My suggestion is this: If you had any doubts about this book as an investement, it's a good one! It contains the entire life of a woman who was the cornerstone to an industry. The heartbreaking part is that no one, it seems, in Hollywood now seems to care much about the history or the preservation of her legacy. The films are there, but the places are long gone because there is no room in most of Los Angeles for the past.

Rating: 3 stars
Summary: Very good But Should have been better.
Review: This is a very good book on silent legend Mary Pickford but it should have been a better one. I don't think the author was fair to Miss Pickford on several occasions. Most outrageous is her trashing Miss Pickford's autobiography SUNSHINE AND SHADOW when the book is clearly the main source of reference for Whittfield's book (it is even the ONLY source given for a chapter or two of Whittfield's book.) She also at times seems not to want to give Mary the benefit of the doubt in personal matters, as if because she praises her film work she must be more critical of her private life to suggest a writer's detachness. At least this book is FAR better than the mean-spirited biography one man wrote in the late 1980's. Still, I eagerly await Kevin Brownlow's new book on Mary and I suspect despite being a "picture book" it will be THE Pickford biography to stand.

Rating: 4 stars
Summary: Nice- but did anyone proofread this?
Review: This is a very nice book on an important actress. It becomes obvious that it was written while Buddy Rogers and Douglad Fairbanks Jr. werre living and updated to mention their deaths. It seems no one bothered to proof read the text when this was done.
Pg 366- "The University of Southern California will in herit these items after Rogers's death"
Pg 369- "On April 21, 1999, Rogers, frail at ninety-four, died..."

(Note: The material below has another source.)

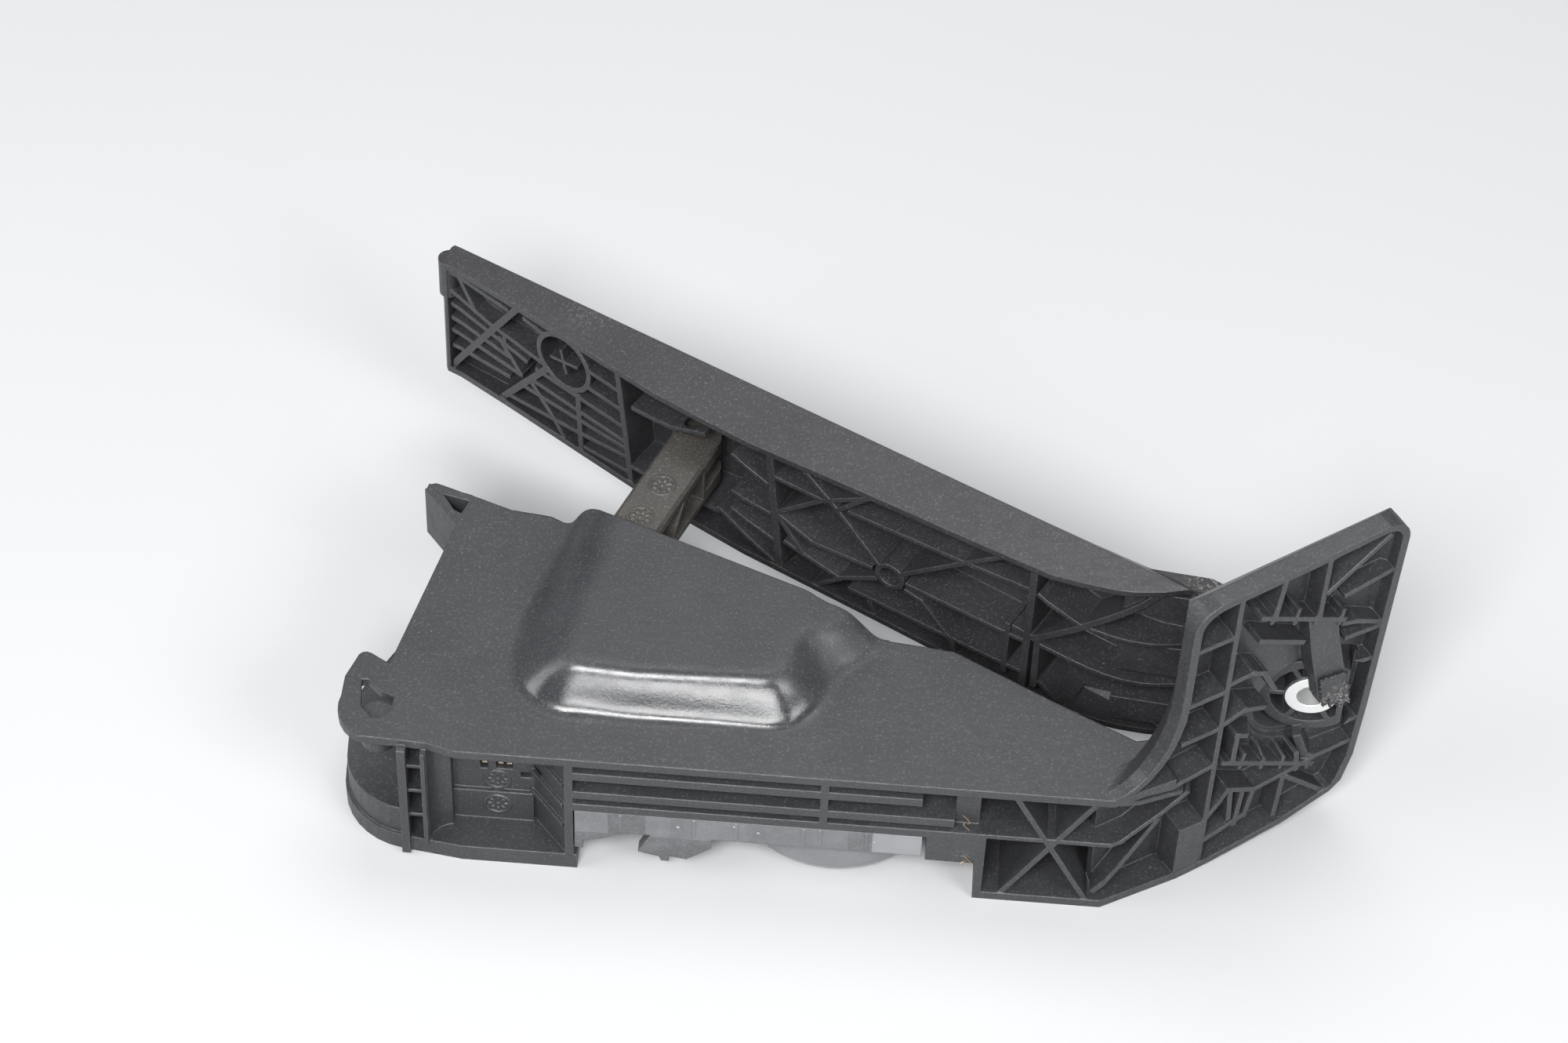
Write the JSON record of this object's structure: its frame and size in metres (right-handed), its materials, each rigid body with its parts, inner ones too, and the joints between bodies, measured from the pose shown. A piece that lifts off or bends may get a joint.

Pg 369- "Fairbanks Jr. continues his career of good works". It should have been "Continued" because in four lines he "died at the age of ninety-four..."

OK- this is nit-picking, but when you pay for a Paperback, you have the right to expect that an editor should have gone over the manuscript. Were they rushing this out to catch some of the interest generated by the re-release of Pickford's films?

Rating: 5 stars
Summary: A magnificent portrait of a lost era and a lost star.
Review: This was one of the very best biographies I have ever read. So much information has been lost about the silent days of cinema, about the places and famous people that were so much apart of that exciting time. Read it for the history, the glimpses of immortals (Chaplin, Griffith, Fairbanks) and for the beginnings of the language of film itself. The author rationalizes Mary's behavior a bit too much, but still manages to paint a portrait of a young working woman with a strong "Stage Mother" and a shrewd (and unfashionable for a woman) business sense. We don't get too much of a sense of who Mary really was from the book, but the author did the best she could, I believe, considering that little "Gladys Mary Smith" had started working in pictures over 80 years ago. And while you may not walk away from the book feeling that you have any better of an idea of who Pickford was, you will have had a finely detailed look into her fascinating world. An incredible read.